The state transitions are defined in the workflowHandlerMap array in agent_workflow.c.

State Machine Diagram

State Machine Diagram

Handling Service-Initiated Replacement

If the service operator initiates a new goal state for the device group before a device completes processing the current workflow, the agent will try to cancel the current processing.

Once processing is done, or cancel completes, it will start processing the new workflow.

Note:

Ideally, the step handler's Cancel method should be able to send a cancel message/signal to the thread/process executing the current operation (e.g. install operation). If the cancellation is successful, the thread/process should still call WorkCompletionCallback so that the state machine can transition to the next state and report to the cloud as appropriate for final states (failure, cancellation, success).

Handling Service-Initiated Retry

Similarly, if the service operator issues a retry, the agent will cancel any current workflow processing and restart the processing.

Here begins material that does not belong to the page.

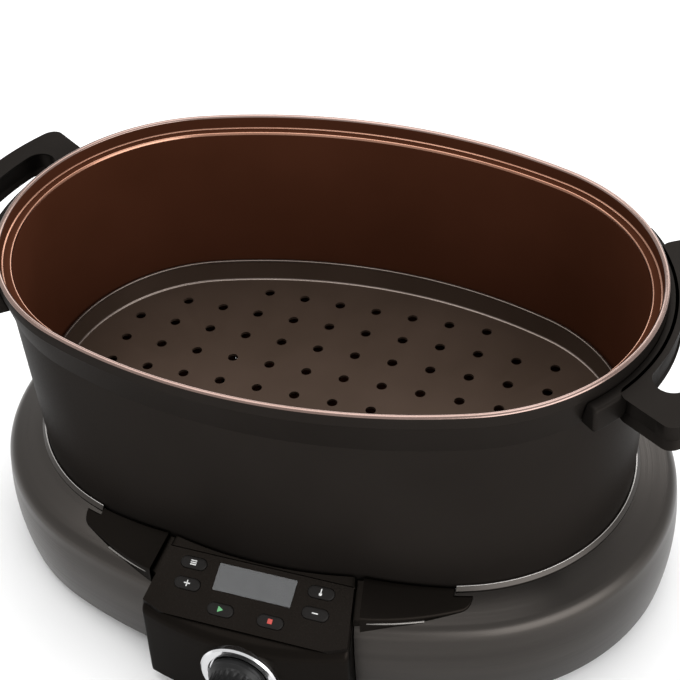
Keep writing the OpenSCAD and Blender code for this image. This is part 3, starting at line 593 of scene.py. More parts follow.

Handling Service-Initiated Cancel Request

When a service operator issues a cancellation of the current workflow processing, the agent will attempt to cancel it. This leads to a call to the Cancel method of the ContentHandler that is registered for the update's update type.

The step handler should interrupt the current in-progress operation (e.g. Download) so that the operation exits and calls WorkCompletionCallback to complete the current operation.

The agent will then report to the cloud a result code of ADUC_Result_Failure_Cancelled(-1) and transition to Idle state.